Later in בחוקותי, the Torah turns to הקדש and ערכין — fields, houses, animals, produce, and even human valuation. After בהר teaches that ownership is limited, בחוקותי teaches something deeper: value itself is not finally defined by the owner.
בכור is especially striking. The owner does not make it קדוש. He does not choose it, count it, or designate it. It emerges already claimed by Hashem. From within what he thought was his, something appears that was never fully his to begin with.
And then the Torah speaks about human valuation. Not because a person can truly be priced like property, חס ושלום, but because the Torah is teaching us to rethink value itself.
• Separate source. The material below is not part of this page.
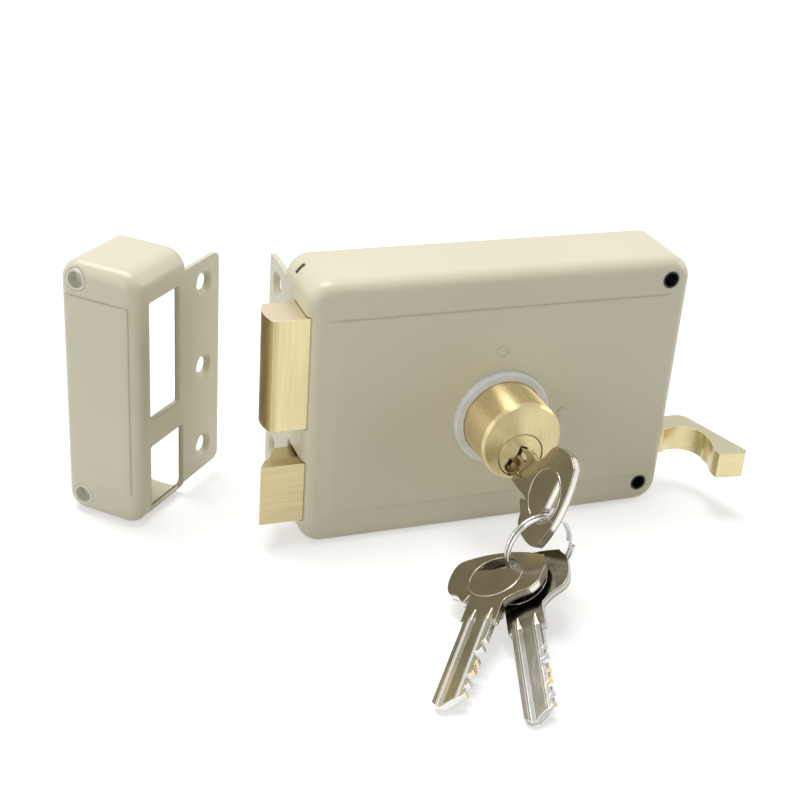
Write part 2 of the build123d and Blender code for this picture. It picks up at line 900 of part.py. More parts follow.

Possessions have value, but a Yid’s deepest worth is not measured by what he has. It is measured by what he is: belonging to Hashem.
A person may think, “This is my field, my animal, my house, my produce, my money, and I will decide what it is worth and what it means.” But the Torah places all of it into a Divine framework. It is not only limiting ownership. It is redefining value.
All of this comes during ספירה, as we prepare for קבלת התורה. The Torah does not let קדושה remain in the abstract. It follows a person into the field, the marketplace, and the loan. A person cannot say Hashem is present on Shabbos, in the בית מדרש, during davening — but business is different.
חז״ל tell us that one of the first questions a person is asked after he leaves this world is:
נָשָׂאתָ וְנָתַתָּ בֶּאֱמוּנָה
“Did you conduct your business with faithfulness?” — שבת לא ע״א
Not only: were you technically honest? But did your משא ומתן reflect trust in Hashem? When a person refuses to overcharge, exploit, or take רבית, he is not just being decent. He is saying: I do not need to take what Hashem did not give me. The same Hashem Who commands ברכה into the sixth year can command ברכה into my business, my home, and my פרנסה.
May we learn from בהר and בחוקותי to see our possessions differently. May we conduct our business with honesty, dignity, יראת שמים, and אמונה. May no Yid feel swallowed by debt, pressure, or fear. May we be truly עַבְדֵי ה׳, and may we hear the great shofar of freedom and return, במהרה בימינו.